Gebäudedämmung und Artenschutz Wenn die Dachsanierung Nistplätze zerstört

Der Ausbau und das Dämmen von Dächern vernichtet Unmengen an Nistplätzen und Unterschlüpfen von Vögeln und Fledermäusen. Doch Gebäudesanierung und Artenschutz sind keine Widerstreiter. Mit der richtigen Bauplanung kann man die Brutstätten ganz einfach ersetzen. Bislang ist das in der Praxis kaum ein Thema. Wer einen brütenden Vogel stört, macht sich allerdings strafbar.

Jana Tashina Wörrle

Mehlschwalben stehen auf der Roten Liste, sie gelten als extrem bedroht. Bei Dachsanierungen werden sie nicht selten gedankenlos von Hauswänden oder Dachvorsprüngen abgeschlagen. - © A Linscott - stock.adobe.com

Das Tierschutzgesetz ist eindeutig: Wer einen Vogel aus seinem Nest rausschmeißt, also während der Brutzeit stört, macht sich strafbar. Aber auch wer ein zwischenzeitlich leeres Nest – etwa im Winter – einfach entfernt oder so verbaut, dass die Vögel nicht zurückkönnen, begeht eine Ordnungswidrigkeit. Voraussetzung: Er schafft keinen Ersatz. Das gilt für jeden privaten Bauherrn, aber auch für Handwerker. Treffen sie mitten in der Bauzeit auf brütende Vögel müssen sie in den Bau stoppen. Das Gesetz lässt hier wenig Spielraum und doch wird es kaum angewendet – geschweige denn kontrolliert.

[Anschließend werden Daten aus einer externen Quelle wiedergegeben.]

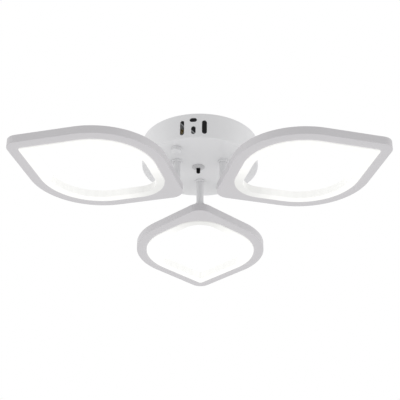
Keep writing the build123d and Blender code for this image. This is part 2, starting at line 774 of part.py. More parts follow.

So gehen mit jedem Altbaudach, das gedämmt und aus- oder umgebaut wird, Nistplätze für Vögel wie Mehlschwalben, Mauersegler oder Haussperlinge und auch für viele Fledermausarten unwiderruflich verloren. Sind die Dächer einmal dicht, finden die Tiere, die sich über Jahrzehnte an diese Art des Nistens gewöhnt haben, hier keinen Unterschlupf mehr. Doch der Wohnraum wird – vor allem in den Städten – gebraucht und die Dachsanierungen sind wichtig, um die hohen Energieverbräuche vieler Gebäude zu senken. Gebäudesanierung versus Tierschutz: Was scheinbar im Widerspruch steht, muss kein Widerspruch sein, wenn Bauherrn, Architekten und auch Handwerksbetriebe frühzeitig an die Alternativen denken. So gibt es bereits viele Nisthilfen, die man am Gebäude anbringen oder direkt in eine Wärmedämmschicht einsetzen kann, um den Vögeln und Fledermäusen weiterhin Unterschlupf zu bieten.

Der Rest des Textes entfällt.